Reforming an “absurd” European electricity market still dependent on the price of fossil fuels is one of France’s medium-term projects to achieve energy independence, as explained by French economy minister Bruno Le Maire.
Le Maire spoke on Tuesday (9 March) at a conference organised by the French EU Council Presidency on “Strengthening European energy autonomy and achieving a successful ecological transition” .
The EU’s energy independence strategy, which will be at the centre of discussions at an informal summit of EU leaders in Versailles on 10-11 March, appears consensual but the 27 EU member states still need to decide how to achieve it.
According to Le Maire, the timetable for the implementation of this strategy will see short-, medium-, and long-term actions intertwined. Among them, the reform of the energy market is for the medium term.
“A European energy market in which the price of decarbonised electricity remains dependent on the price of fossil fuels is absurd,” said the minister. “The more the price of gas soars, the more everyone can see this reality.”
Le Maire proposed setting prices according to “the average production cost of decarbonised energies and not the price of fossil fuels, and certainly not the price of gas”.
The reform of the EU’s energy market will be among the issues discussed in Versailles. Le Maire said he was “convinced that the European Commission will propose the necessary, even temporary, adjustments to the rules in this regard”.
Talks in Versailles
After being rather reluctant to change the energy market, the European Commission is now easing off.

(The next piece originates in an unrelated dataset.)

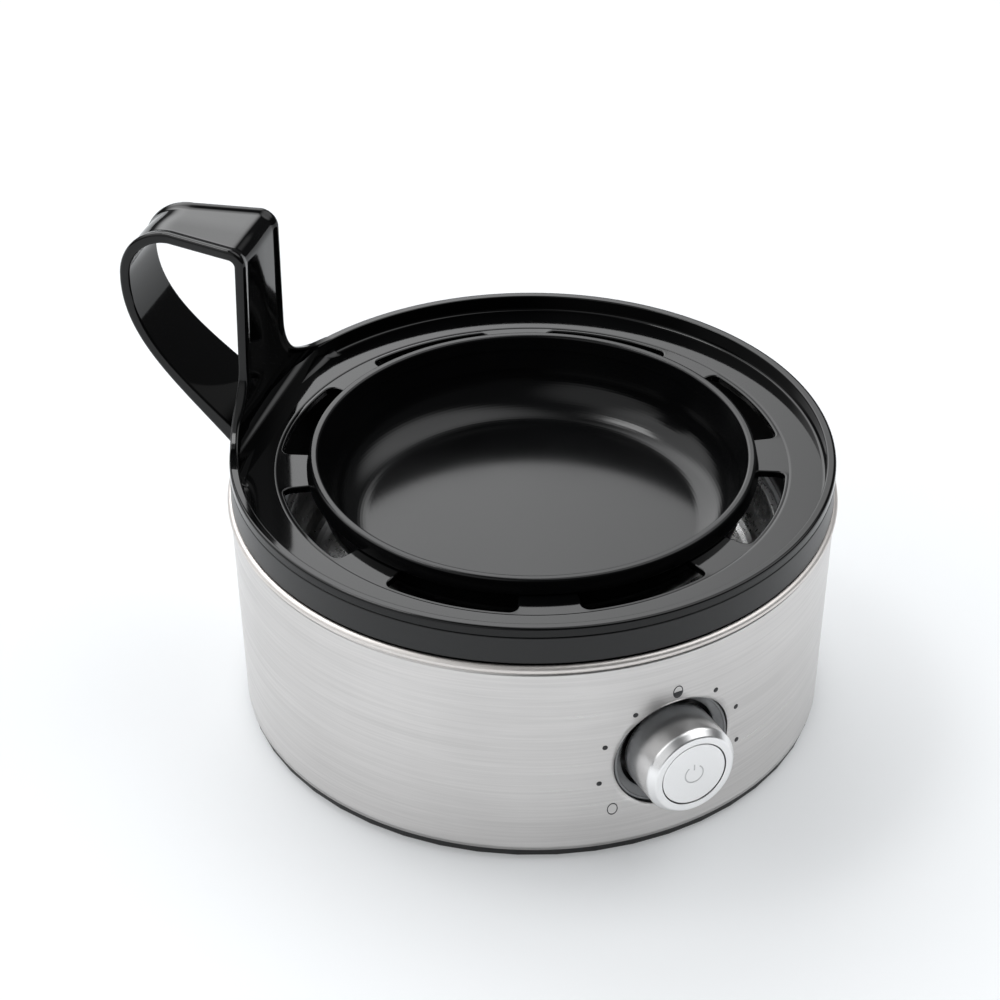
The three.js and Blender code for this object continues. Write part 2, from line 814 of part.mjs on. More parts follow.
function switchPlunger() {
  return rod(plungerRadius, plungerFront - plungerLength, plungerFront);
}

// Block or can on the rear side of the board
function boardPart(size) {
  const up = boardBottom + size.share * boardHeight - dialHeight;
  if (size.radius) {
    return rod(size.radius, boardRear - size.depth, boardRear).translate(size.across, up, 0);
  }
  const block = new THREE.BoxGeometry(size.width, size.height, size.depth);
  return block.translate(size.across, up, boardRear - size.depth / 2);
}

// Ring, plate and tabs of the tray, before the handle joins it
function trayBase() {
  const lipRadius = traySlotRadius + trayLipWidth;
  const rimMiddle = trayTop - trayRimRound;
  const outline = [
    at(tabTipRadius, plateUnder),
    at(stepRadius, plateUnder),
    at(stepRadius, trayBottom),
    at(collarRadius, trayBottom),
    ...bend(collarRadius - trayRimRound, rimMiddle, trayRimRound, trayRimRound, 0, quarterTurn),
    ...bend(rimInnerRadius + trayRimRound, rimMiddle, trayRimRound, trayRimRound, quarterTurn, halfTurn),
    at(rimInnerRadius, plateTop),
    at(lipRadius, plateTop - trayPlateDrop),
    at(traySlotRadius, tabTop),
    at(tabTipRadius, tabTop),
  ];
  const depth = tabTop - plateUnder + 2 * overrun;
  const firstSlot = tabAzimuth + halfTurn / tabCount;
  const slots = around(tabCount, firstSlot, () => prism(traySlot(), plateUnder - overrun, depth));
  return cut(solid(revolve(outline)), slots);
}

// Slot between two tabs, centred on +X, with round outer corners
function traySlot() {
  const half = halfTurn / tabCount - tabHalfAngle;
  const cornerAngle = half * degree - Math.asin(traySlotRound / (traySlotRadius - traySlotRound));
  const cornerReach = traySlotRadius - traySlotRound;
  const inner = tabTipRadius - overrun;
  const shape = new THREE.Shape();
  shape.moveTo(inner * Math.cos(half * degree), -inner * Math.sin(half * degree));
  const low = at(cornerReach * Math.cos(cornerAngle), -cornerReach * Math.sin(cornerAngle));
  const high = at(low.x, -low.y);
  shape.absarc(low.x, low.y, traySlotRound, -half * degree - Math.PI / 2, -cornerAngle, false);
  shape.absarc(0, 0, traySlotRadius, -cornerAngle, cornerAngle, false);
  shape.absarc(high.x, high.y, traySlotRound, cornerAngle, half * degree + Math.PI / 2, false);
  shape.lineTo(inner * Math.cos(half * degree), inner * Math.sin(half * degree));
  return shape;
}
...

With its “REPowerEU” plan, unveiled on Tuesday, the Commission agreed to reconsider its approach to the matter in order to make Europe independent of Russian fossil fuels – gas, oil and coal – “well before 2030”.
To address soaring energy prices, it is considering assessing “the possibilities for optimising the organisation of the electricity market”.
The Commission said it was taking into account “the final report of the EU Agency for the Cooperation of Energy Regulators and other contributions on the pros and cons of alternative pricing mechanisms to keep electricity affordable, without disrupting supply and further investment in the green transition”.
But not everyone is convinced by the need to reform the EU’s energy market.
“A significant number of member states support our electricity market as it exists,” said the EU’s Energy Commissioner Kadri Simson. “The current situation is extraordinary and requires extraordinary measures, but let’s not abandon everything we have managed to do so far”, she pleaded.
While acknowledging that Russia’s ongoing invasion of Ukraine “shows the limits of the market”, Christian Zinglersen, director-general of the Agency for the Cooperation of Energy Regulators, said that “for the most part” it is functioning well.
The European energy market is “probably one of the most efficient in the world”, he argued, particularly in terms of the security of supply it gives member countries.
The president of France’s Energy Regulation Commission, Jean-François Carenco, called for more deliberation.
“When the product whose marginal cost is retained on the whole of the European continent becomes crazy, absurd, we must reflect, without calling into question this absolute European solidarity, (…) on how we evolve with this double objective, [of sustainable transition and solidarity]” he suggested.
This is bound to provide some food for thought for the debates in Versailles.